_INFORMATION PROVIDED:_
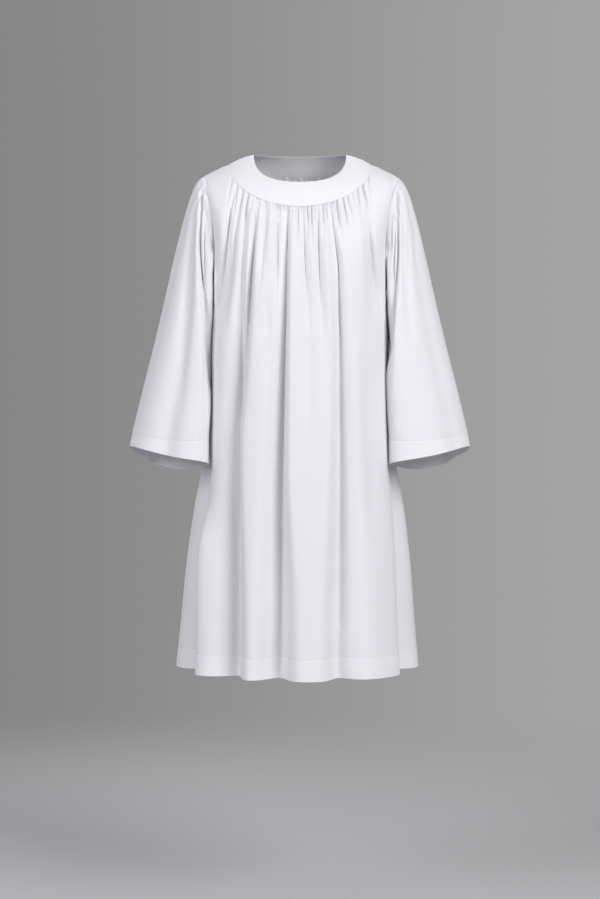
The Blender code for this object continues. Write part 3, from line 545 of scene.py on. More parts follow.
def relaxed(grid, down, edge):
    """Evens out the shoulder between the rows that start on it and those that start round the armhole."""
    share = (rise(down, 6, 26) * fall(down, 230, 60) * rise(edge, 0, 14))[1:-1]
    for _ in range(EVENING_ROUNDS):
        grid[1:-1] += ((grid[:-2] + grid[2:]) / 2 - grid[1:-1]) * (0.9 * share[..., None])
    return grid


def body_grid(row_table, folds, side_folds, creases, half, downs, steps):
    """The middle of the front (half -1) or back (half 1), with the distance of each point from the seams."""
    rows = table(ROW_COLUMNS, row_table)
    shares = np.linspace(0, 1, steps + 1)
    grid, along, length, gathered = [], [], [], []
    for down in downs:
        line = panel_row(rows, half, down)
        whole = run_of(line)[-1]
        margin = curve(rows["down"], rows["margin"], down)
        grid.append(place(line, shares * whole))
        along.append(shares * whole)
        length.append(np.full(steps + 1, whole))
        gathered.append(np.clip((shares * whole - margin) / (whole - 2 * margin), 0, 1))
    grid, along, length, gathered = (np.array(part) for part in (grid, along, length, gathered))
    down = np.array(downs)[:, None] + 0 * along
    edge = np.minimum(along, length - along)
    grid = relaxed(grid, down, edge)
    out = ways_out(grid, half)
    x, z = grid[..., 0], grid[..., 2]
    depth = np.zeros(x.shape)
    for fold in records(FOLD_COLUMNS, folds):
        depth += fold_depth(fold, x, z) * rise(edge, 6, 34) * rise(down, 0, 12)
    for fold in records(SIDE_FOLD_COLUMNS, side_folds):
        depth += side_fold_depth(fold, along if fold["side"] < 0 else length - along, z)
    fine = np.zeros(x.shape)
    for crease in records(CREASE_COLUMNS, creases):
        fine += crease_depth(crease, x, z)
    fine += front_gathers(grid) if half < 0 else back_gathers(gathered, down)
    fine -= PUFF * rise(down, 0, 7) * fall(down, 16, 70) * rise(edge, 20, 40)
    depth += fine * rise(edge, 2, 16) * rise(down, 0, 3.5)
    if half < 0:
        levels = [-height for height in SIDE_OUT[0]]
        left_out, right_out = (curve(levels, amounts, -z) for amounts in SIDE_OUT[1:])
        side_out = np.where(x > 0, left_out, right_out)
        depth -= side_out * rise(np.abs(x), 150, 24) * rise(edge, 0, 30)
    depth += SEAM_DIP * np.exp(-(edge / SEAM_DIP_HALF) ** 2)
    depth += HEM_DIP * np.exp(-((down - HEM) / 1.4) ** 2)
    grid = grid - out * depth[..., None]
    grid[..., 2] += HEM_RISE * depth * rise(down, 700, 300)
    return forward(grid), down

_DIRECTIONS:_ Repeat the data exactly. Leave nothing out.

_WRITTEN REPLY:_
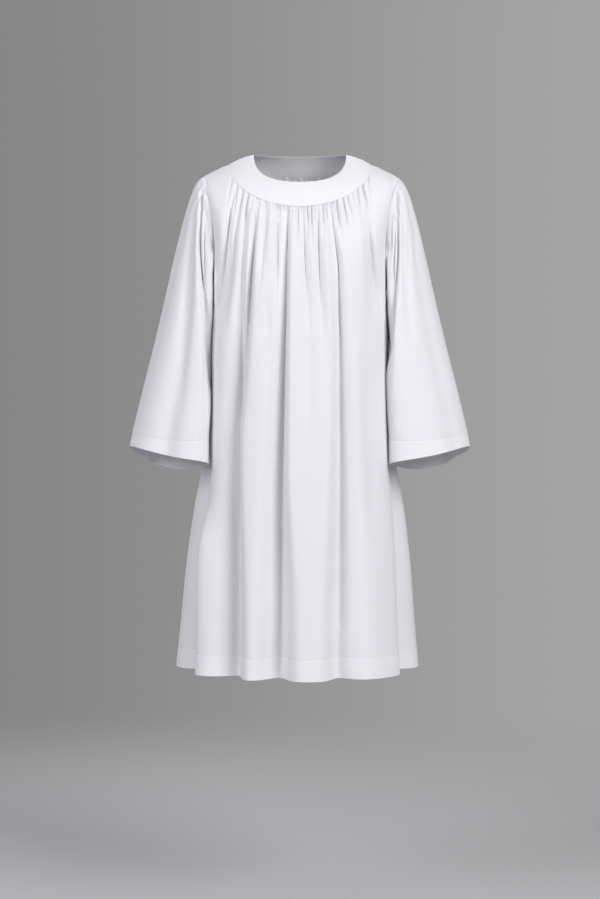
The Blender code for this object continues. Write part 3, from line 545 of scene.py on. More parts follow.
def relaxed(grid, down, edge):
    """Evens out the shoulder between the rows that start on it and those that start round the armhole."""
    share = (rise(down, 6, 26) * fall(down, 230, 60) * rise(edge, 0, 14))[1:-1]
    for _ in range(EVENING_ROUNDS):
        grid[1:-1] += ((grid[:-2] + grid[2:]) / 2 - grid[1:-1]) * (0.9 * share[..., None])
    return grid


def body_grid(row_table, folds, side_folds, creases, half, downs, steps):
    """The middle of the front (half -1) or back (half 1), with the distance of each point from the seams."""
    rows = table(ROW_COLUMNS, row_table)
    shares = np.linspace(0, 1, steps + 1)
    grid, along, length, gathered = [], [], [], []
    for down in downs:
        line = panel_row(rows, half, down)
        whole = run_of(line)[-1]
        margin = curve(rows["down"], rows["margin"], down)
        grid.append(place(line, shares * whole))
        along.append(shares * whole)
        length.append(np.full(steps + 1, whole))
        gathered.append(np.clip((shares * whole - margin) / (whole - 2 * margin), 0, 1))
    grid, along, length, gathered = (np.array(part) for part in (grid, along, length, gathered))
    down = np.array(downs)[:, None] + 0 * along
    edge = np.minimum(along, length - along)
    grid = relaxed(grid, down, edge)
    out = ways_out(grid, half)
    x, z = grid[..., 0], grid[..., 2]
    depth = np.zeros(x.shape)
    for fold in records(FOLD_COLUMNS, folds):
        depth += fold_depth(fold, x, z) * rise(edge, 6, 34) * rise(down, 0, 12)
    for fold in records(SIDE_FOLD_COLUMNS, side_folds):
        depth += side_fold_depth(fold, along if fold["side"] < 0 else length - along, z)
    fine = np.zeros(x.shape)
    for crease in records(CREASE_COLUMNS, creases):
        fine += crease_depth(crease, x, z)
    fine += front_gathers(grid) if half < 0 else back_gathers(gathered, down)
    fine -= PUFF * rise(down, 0, 7) * fall(down, 16, 70) * rise(edge, 20, 40)
    depth += fine * rise(edge, 2, 16) * rise(down, 0, 3.5)
    if half < 0:
        levels = [-height for height in SIDE_OUT[0]]
        left_out, right_out = (curve(levels, amounts, -z) for amounts in SIDE_OUT[1:])
        side_out = np.where(x > 0, left_out, right_out)
        depth -= side_out * rise(np.abs(x), 150, 24) * rise(edge, 0, 30)
    depth += SEAM_DIP * np.exp(-(edge / SEAM_DIP_HALF) ** 2)
    depth += HEM_DIP * np.exp(-((down - HEM) / 1.4) ** 2)
    grid = grid - out * depth[..., None]
    grid[..., 2] += HEM_RISE * depth * rise(down, 700, 300)
    return forward(grid), down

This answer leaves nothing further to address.